Emilie Vanessa Walker
Emory University
Professor
Vanessa Siddle Walker

Year Elected

2018

Membership status

Regular
Vanessa Siddle Walker is the Samuel Candler Dobbs Professor of Educational Studies at Emory University. For 25 years, she has explored the segregated schooling of African American children, considering sequentially the climate that permeated the schools, the network of professional collaborations that explains the schools’ similarities, and the hidden systems of advocacy that sought equality and justice. Walker’s book publications include Their Highest Potential: An African American School Community in the Segregated South (University of North Carolina Press), Facing Racism in Education (Harvard Educational Review Reprint Series), Racing Moral Formation (Teachers College Press), and Hello Professor: A Black Principal and Professional Leadership in the Segregated South (University of North Carolina Press), and Living the Legacy: Universities and Schools in Collaborative for African American Children (Rowan and Little). Forthcoming in July 2018 is The Lost Education of Horace Tate: Uncovering the hidden heroes who fought for justice in schools (The New Press). Among the journals publishing her research are Review of Education Research, American Educational Research Journal, Journal of Educational Research, Harvard Educational Review, Journal of Negro Education, and Teachers College Record. For her body of work, Walker has received the Grawmeyer Award for Education and four awards from AERA: the AERA Early Career Award, the Best New Female Scholar Award (Research Focus on Black Education), the Best New Book (History Division of AERA), and the Outstanding Book Award (Moral Development Special Interest Group). She is also a recipient of awards from the Conference of Southern Graduate Schools and the American Education Studies Association. Walker is a former National Academy of Education Fellow and a Fellow of AERA. She has lectured widely nationally and internationally, including delivering the 2012 Annual AERA Brown v.
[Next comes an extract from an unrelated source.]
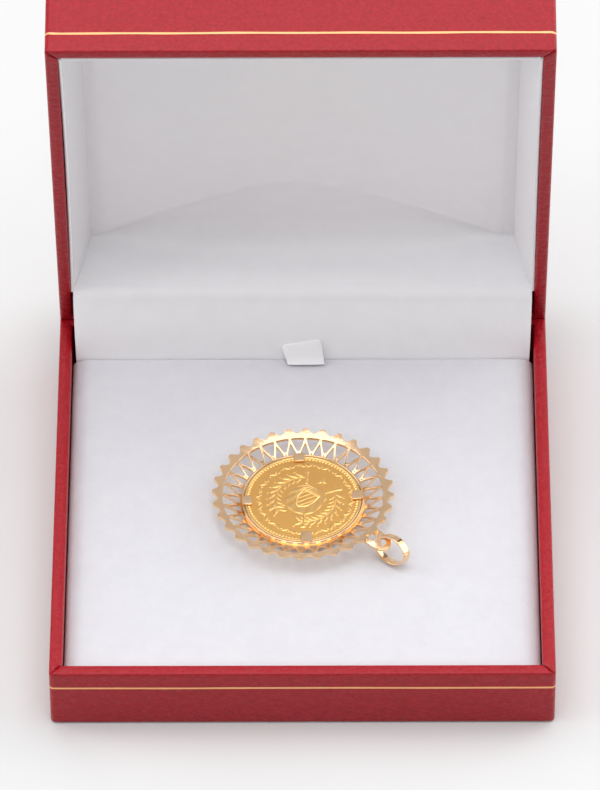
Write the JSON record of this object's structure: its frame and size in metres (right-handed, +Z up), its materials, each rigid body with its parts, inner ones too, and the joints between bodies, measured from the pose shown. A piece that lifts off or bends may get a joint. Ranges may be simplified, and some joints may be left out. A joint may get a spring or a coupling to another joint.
{
  "type": "coin pendant in a presentation box",
  "caption": "Gold coin in a pierced, scalloped mount with a band bail, lying on the velvet pad of a square red leatherette box with a hinged satin-lined lid.",
  "frame": {"origin": "middle of the base's underside, which rests on the table", "axes": "+X to the right as seen from the front, +Y from the front towards the hinge, +Z up"},
  "size_m": [0.089, 0.1031, 0.1015],
  "materials": {
    "coin_gold": "struck yellow gold, satin field and brighter relief",
    "mount_gold": "polished rose gold",
    "leatherette": "fine-grained red leatherette over board, semi-matt",
    "gold_foil": "stamped gold foil line",
    "velvet": "short white velvet pile",
    "ribbon": "white satin ribbon",
    "satin": "white satin lining, soft sheen",
    "hinge_steel": "plain hidden hinge"
  },
  "bodies": {
    "base": {"base_tray": "leatherette", "base_gold_line": "gold_foil", "pad": "velvet", "ribbon_tab": "ribbon", "hinge_cover_base": "satin", "hinge_base": "hinge_steel", "coin": "coin_gold", "pendant_frame": "mount_gold", "bail": "mount_gold"},
    "lid": {"lid_shell": "leatherette", "lid_gold_line": "gold_foil", "lid_side_lining": "satin", "lid_ceiling_pad": "satin", "lid_back_lining": "satin", "hinge_lid": "hinge_steel"}
  },
  "joints": [
    {"name": "lid_hinge", "type": "hinge", "parent": "base", "child": "lid", "pos_m": [0, 0.043, 0.0129], "axis": [1, 0, 0], "range_deg": [0, 77.5]}
  ]
}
Board of Education lecture in Washington, DC. Her work appeared in the PBS Special, SCHOOL, and she has consulted with journalists for the last ten years on issues concerning Brown v. Board and its implementation. Walker completed her undergraduate training in education at the University of North Carolina at Chapel Hill; taught for four years at the desegregated Cummings High School in Burlington, North Carolina; and finished her masters and doctorate at the Harvard Graduate School of Education.